Whatever you decide to do over your partnership please draw up a proper contract indicating all points of agreement which will be signed and retained by both parties so there are no grey areas. I have seen too many partnerships go sour because neither party had a proper contract in place.
Hi Susie, I currently own a Gordon Setter, bred by me, in parnership with the owner of the sire I used for the litter. It is an excellent arrangement. I have a very simple arrangement in place, I am notified of any interest regarding studs, the money for any studs will be kept by the other party as I feel she pays for his testing, care on a daily basis, vet bills and show entries.
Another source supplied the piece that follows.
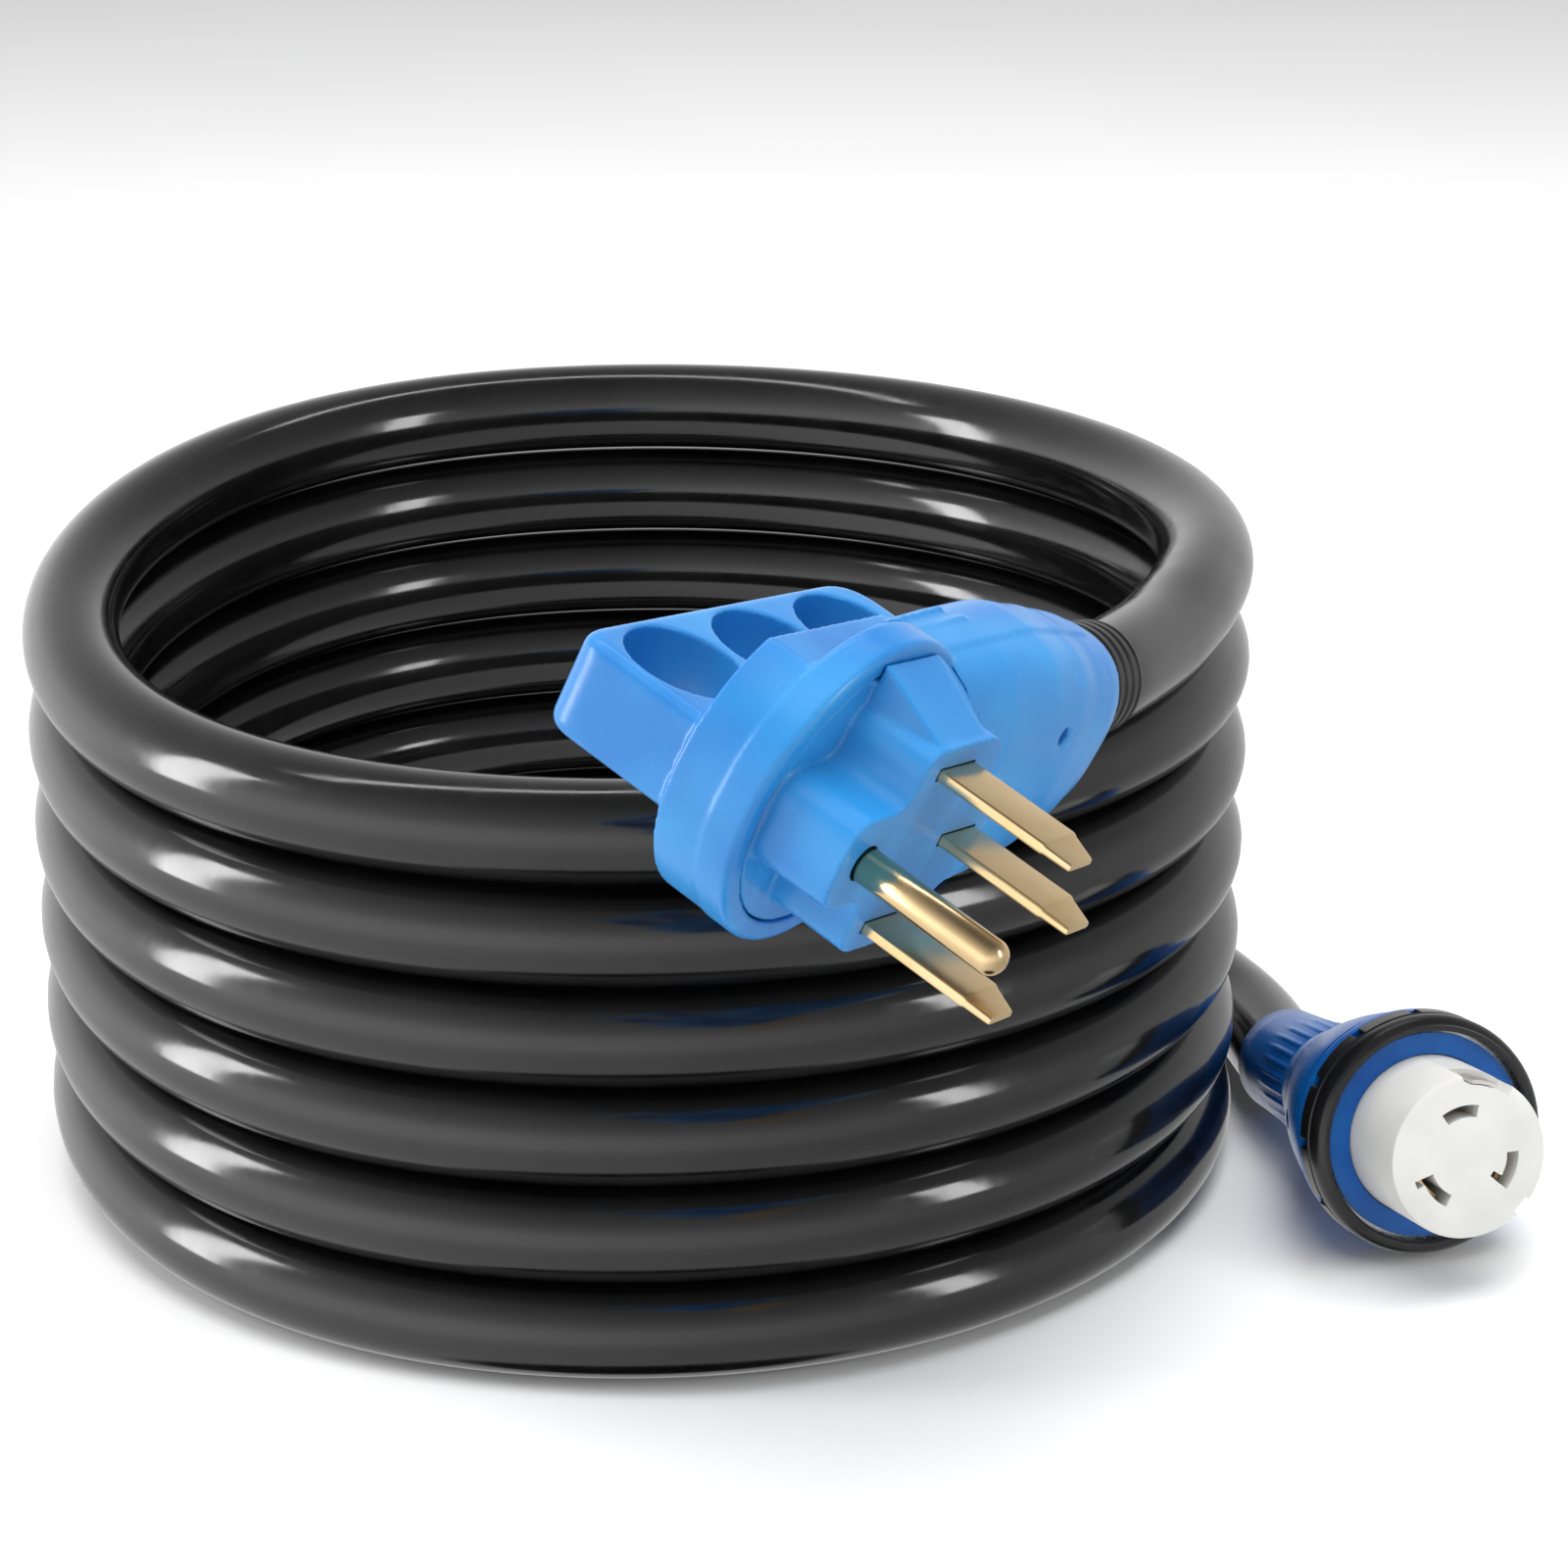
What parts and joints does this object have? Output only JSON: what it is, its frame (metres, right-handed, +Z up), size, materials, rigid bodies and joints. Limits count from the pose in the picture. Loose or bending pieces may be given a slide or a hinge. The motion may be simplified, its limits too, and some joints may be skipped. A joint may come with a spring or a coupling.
{
  "type": "shore power cord",
  "caption": "Heavy black shore power cable, coiled, with a finger-hole handled blade plug on one end and a round connector with a turning locking ring on the other.",
  "frame": {"origin": "on the floor, under the middle of the box round the plug and the connector", "axes": "+Z up; +Y away from the viewer, towards the coil; the plug's blades and the connector's face point towards -Y"},
  "size_m": [0.3961, 0.6658, 0.2144],
  "materials": {
    "plug_pvc": "satin moulded PVC",
    "carrier_nylon": "satin moulded nylon",
    "blade_brass": "bright drawn brass",
    "crimp_copper": "crimped copper sleeve",
    "wire_black": "extruded insulation",
    "wire_red": "extruded insulation",
    "wire_white": "extruded insulation",
    "wire_green": "extruded insulation",
    "lamp_lens": "polished lens",
    "cable_jacket": "glossy extruded jacket",
    "shell_blue": "moulded nylon",
    "ring_black": "satin moulded nylon",
    "barrel_white": "moulded thermoset",
    "seal_rubber": "soft rubber",
    "clip_steel": "bright spring steel"
  },
  "bodies": {
    "cord_set": {"plug_body": "plug_pvc", "blade_carrier": "carrier_nylon", "line_blade_x": "blade_brass", "line_blade_y": "blade_brass", "neutral_blade": "blade_brass", "ground_pin": "blade_brass", "crimp_x": "crimp_copper", "crimp_y": "crimp_copper", "crimp_neutral": "crimp_copper", "crimp_ground": "crimp_copper", "plug_wire_x": "wire_black", "plug_wire_y": "wire_red", "plug_wire_neutral": "wire_white", "plug_wire_ground": "wire_green", "indicator_lens": "lamp_lens", "plug_strain_relief": "seal_rubber", "cable_coil": "cable_jacket", "plug_lead": "cable_jacket", "connector_lead": "cable_jacket", "connector_shell": "shell_blue", "barrel_seal": "seal_rubber", "ring_clip": "clip_steel", "contact_barrel": "barrel_white", "arc_contact_1": "blade_brass", "arc_contact_2": "blade_brass", "arc_contact_3": "blade_brass", "ground_contact": "blade_brass", "terminal_plate": "wire_black", "terminal_x": "blade_brass", "terminal_y": "blade_brass", "terminal_neutral": "blade_brass", "terminal_ground": "blade_brass", "connector_wire_x": "wire_black", "connector_wire_y": "wire_red", "connector_wire_neutral": "wire_white", "connector_wire_ground": "wire_green", "cable_nut": "shell_blue", "cable_grommet": "seal_rubber"},
    "lock_ring": {"locking_ring": "ring_black"}
  },
  "joints": [
    {"name": "ring_turn", "type": "hinge", "parent": "cord_set", "child": "lock_ring", "pos_m": [0.0911, 0.0515, 0.032], "axis": [0.2656, -0.945, 0.1908], "continuous": true}
  ]
}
I sometimes take him away for show weekends which is great so I get to spend time with him. I do not have to pay for studs but I will always offer a puppy to this lady as a way of courtesy, but she is a great friend and lovely. Indeed I will often help her show her other dogs and take the younger ones away for showing with me.
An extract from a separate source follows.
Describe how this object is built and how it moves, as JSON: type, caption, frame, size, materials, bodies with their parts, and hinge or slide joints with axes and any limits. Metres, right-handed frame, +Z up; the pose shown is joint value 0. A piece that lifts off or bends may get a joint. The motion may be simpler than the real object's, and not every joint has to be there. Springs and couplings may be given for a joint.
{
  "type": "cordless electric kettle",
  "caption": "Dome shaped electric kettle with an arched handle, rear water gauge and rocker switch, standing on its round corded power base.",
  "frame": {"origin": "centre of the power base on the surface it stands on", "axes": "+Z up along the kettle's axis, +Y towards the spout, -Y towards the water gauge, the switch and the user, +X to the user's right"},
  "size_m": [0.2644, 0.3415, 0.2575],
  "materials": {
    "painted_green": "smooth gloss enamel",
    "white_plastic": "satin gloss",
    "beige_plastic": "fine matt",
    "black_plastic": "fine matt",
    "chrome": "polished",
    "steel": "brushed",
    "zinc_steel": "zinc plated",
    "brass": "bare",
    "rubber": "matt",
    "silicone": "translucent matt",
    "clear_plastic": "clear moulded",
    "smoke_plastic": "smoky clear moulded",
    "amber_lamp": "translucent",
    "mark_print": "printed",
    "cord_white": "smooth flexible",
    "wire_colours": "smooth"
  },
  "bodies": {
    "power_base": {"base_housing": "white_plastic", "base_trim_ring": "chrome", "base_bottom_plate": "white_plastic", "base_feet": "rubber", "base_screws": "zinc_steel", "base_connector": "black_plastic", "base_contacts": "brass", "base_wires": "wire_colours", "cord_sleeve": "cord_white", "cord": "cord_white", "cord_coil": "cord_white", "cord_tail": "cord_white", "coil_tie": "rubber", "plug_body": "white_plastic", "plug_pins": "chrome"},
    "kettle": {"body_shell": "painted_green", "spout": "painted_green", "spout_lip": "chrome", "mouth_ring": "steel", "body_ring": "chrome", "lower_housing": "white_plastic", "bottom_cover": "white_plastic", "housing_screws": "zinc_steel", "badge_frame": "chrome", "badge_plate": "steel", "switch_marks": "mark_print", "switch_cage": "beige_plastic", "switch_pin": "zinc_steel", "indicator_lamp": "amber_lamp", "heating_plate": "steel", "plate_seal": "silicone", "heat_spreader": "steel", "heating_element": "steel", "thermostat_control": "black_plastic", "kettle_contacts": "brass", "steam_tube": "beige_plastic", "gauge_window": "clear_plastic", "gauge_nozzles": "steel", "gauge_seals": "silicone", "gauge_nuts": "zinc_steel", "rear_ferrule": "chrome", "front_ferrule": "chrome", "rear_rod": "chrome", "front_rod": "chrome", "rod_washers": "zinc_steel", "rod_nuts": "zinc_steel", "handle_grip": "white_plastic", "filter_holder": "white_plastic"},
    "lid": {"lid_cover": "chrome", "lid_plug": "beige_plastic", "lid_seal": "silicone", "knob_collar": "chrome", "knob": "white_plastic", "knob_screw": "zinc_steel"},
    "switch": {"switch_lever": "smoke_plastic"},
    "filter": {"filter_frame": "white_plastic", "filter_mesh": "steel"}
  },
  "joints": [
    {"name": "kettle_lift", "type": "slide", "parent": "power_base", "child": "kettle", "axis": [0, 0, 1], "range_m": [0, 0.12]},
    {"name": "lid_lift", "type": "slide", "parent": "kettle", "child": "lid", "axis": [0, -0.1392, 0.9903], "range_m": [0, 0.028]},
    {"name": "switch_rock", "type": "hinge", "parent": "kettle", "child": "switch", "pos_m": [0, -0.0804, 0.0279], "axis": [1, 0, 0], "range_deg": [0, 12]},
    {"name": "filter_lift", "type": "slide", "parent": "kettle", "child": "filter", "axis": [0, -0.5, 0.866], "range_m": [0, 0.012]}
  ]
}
Most importantly you must trust and have mutual repect for the person you engage in any partnership with. Having similiar outlooks on the care, showing ie sending dogs abroad for showing etc of a dog is very very important.
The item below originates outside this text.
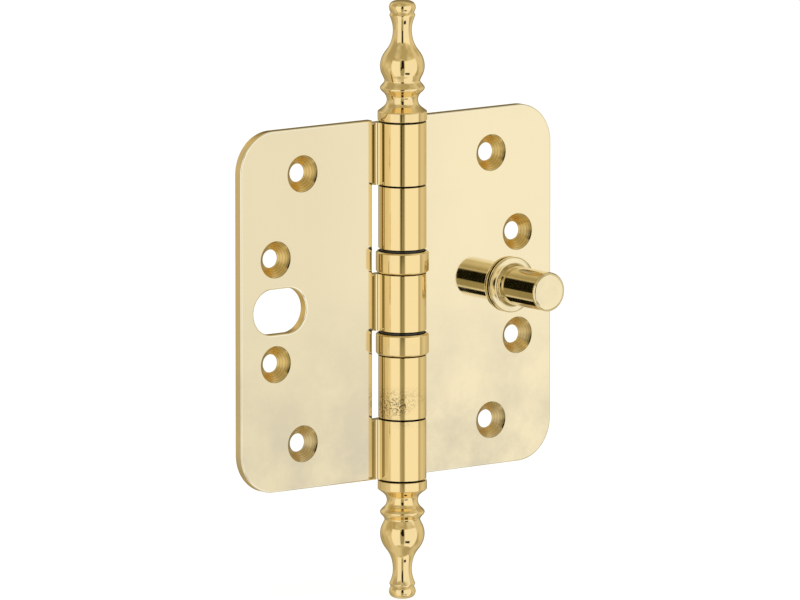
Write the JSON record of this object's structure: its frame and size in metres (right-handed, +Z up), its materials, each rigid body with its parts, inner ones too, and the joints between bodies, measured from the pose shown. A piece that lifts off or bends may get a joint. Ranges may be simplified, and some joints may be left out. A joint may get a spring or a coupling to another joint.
{
  "type": "door hinge",
  "caption": "Ball-bearing butt hinge with round-cornered leaves, turned finials at both ends of its pin, and a security stud that enters an oval hole in the other leaf when shut.",
  "frame": {"origin": "on the pin's axis, at mid height of the leaves", "axes": "+Z up along the pin; +X from the pin into the door leaf, with the hinge open flat; -Y the way the countersunk faces look, +Y towards the backs of the leaves"},
  "size_m": [0.0954, 0.0207, 0.1483],
  "materials": {
    "polished_brass": "mirror polished",
    "turned_brass": "mirror polished on the lathe",
    "pin_steel": "ground",
    "bearing_steel": "hardened and polished"
  },
  "bodies": {
    "frame_side": {"frame_leaf": "polished_brass", "hinge_pin": "pin_steel", "top_finial": "turned_brass", "bottom_finial": "turned_brass", "bearing_1_sleeve": "turned_brass", "bearing_1_lower_race": "bearing_steel", "bearing_2_upper_race": "bearing_steel"},
    "door_side": {"door_leaf": "polished_brass", "security_stud": "polished_brass", "bearing_1_upper_race": "bearing_steel", "bearing_2_sleeve": "turned_brass", "bearing_2_lower_race": "bearing_steel"},
    "bearing_1_balls": {"bearing_1_ball_1": "bearing_steel", "bearing_1_ball_2": "bearing_steel", "bearing_1_ball_3": "bearing_steel", "bearing_1_ball_4": "bearing_steel", "bearing_1_ball_5": "bearing_steel", "bearing_1_ball_6": "bearing_steel", "bearing_1_ball_7": "bearing_steel", "bearing_1_ball_8": "bearing_steel", "bearing_1_ball_9": "bearing_steel", "bearing_1_ball_10": "bearing_steel", "bearing_1_ball_11": "bearing_steel", "bearing_1_ball_12": "bearing_steel"},
    "bearing_2_balls": {"bearing_2_ball_1": "bearing_steel", "bearing_2_ball_2": "bearing_steel", "bearing_2_ball_3": "bearing_steel", "bearing_2_ball_4": "bearing_steel", "bearing_2_ball_5": "bearing_steel", "bearing_2_ball_6": "bearing_steel", "bearing_2_ball_7": "bearing_steel", "bearing_2_ball_8": "bearing_steel", "bearing_2_ball_9": "bearing_steel", "bearing_2_ball_10": "bearing_steel", "bearing_2_ball_11": "bearing_steel", "bearing_2_ball_12": "bearing_steel"}
  },
  "joints": [
    {"name": "leaf_swing", "type": "hinge", "parent": "frame_side", "child": "door_side", "pos_m": [0, 0, 0], "axis": [0, 0, 1], "range_deg": [-180, 90]},
    {"name": "bearing_1_orbit", "type": "hinge", "parent": "frame_side", "child": "bearing_1_balls", "pos_m": [0, 0, 0], "axis": [0, 0, 1], "range_deg": [-90, 45]},
    {"name": "bearing_2_orbit", "type": "hinge", "parent": "frame_side", "child": "bearing_2_balls", "pos_m": [0, 0, 0], "axis": [0, 0, 1], "range_deg": [-90, 45]}
  ],
  "couplings": [
    {"joint": "bearing_1_orbit", "follows": "leaf_swing", "ratio": 0.5},
    {"joint": "bearing_2_orbit", "follows": "leaf_swing", "ratio": 0.5}
  ]
}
Susie, partnerships are a good solution, eg in the situation you have said here. A good relationship with the co-owner is crucial, BUT however Best Friends For Years you might be, a sound and professionally worked out contract is a MUST. You will both know exactly what is expected of each other in all foeseeable circumstances.
I would say, think very carefully before you go into joint ownership. It can work well. but it can also go very wrong. I have co owned and only once had problems . The dog is registered in both names jointly, so show entries are also in joint names, and you will both have to sign the application to register a litter sired by the dog. How you work out the finances is up to you. It could be the dog lives permanently with the other co owner, who pays all the bills , but your name is on the show entries and the dog can only be used at stud with your agreement. Or you could agree to pay a share of the costs (be very clear about who pays what, who gets stud fees), or that the dog comes back to you at times.
It is vitally important that you get on very well with the other person and trust them , and that they trust you. And that you have similar ideas about how to raise a puppy. Probably it helps a lot if you trust the other owner enough that you dont need to be over controlling! I would avoid sharing with a very controlling person, or somebody who is unpredictable or volatile, you dont want to get into arguments with your co owner!
But if things do go wrong, it can be very difficult. If you really fall out with the co owner, they could refuse to return the dog to you, refuse to show the dog, refuse to allow it to be bred from, and you cannot use the dog at stud without their agreement.
It can work out well, but be very careful who you co own with!
Thank you everyone for your advice. It seems that making sure everything is out in the open at the start is the key to these things. We'd need to know we'd placed the dog in the best possible home so that if the worst did happen and the partnership did breakdown we'd know the dog was well cared for.
It also seems to be very different co-owning with an exhibitor/breeder as opposed to a friend who doesn't show.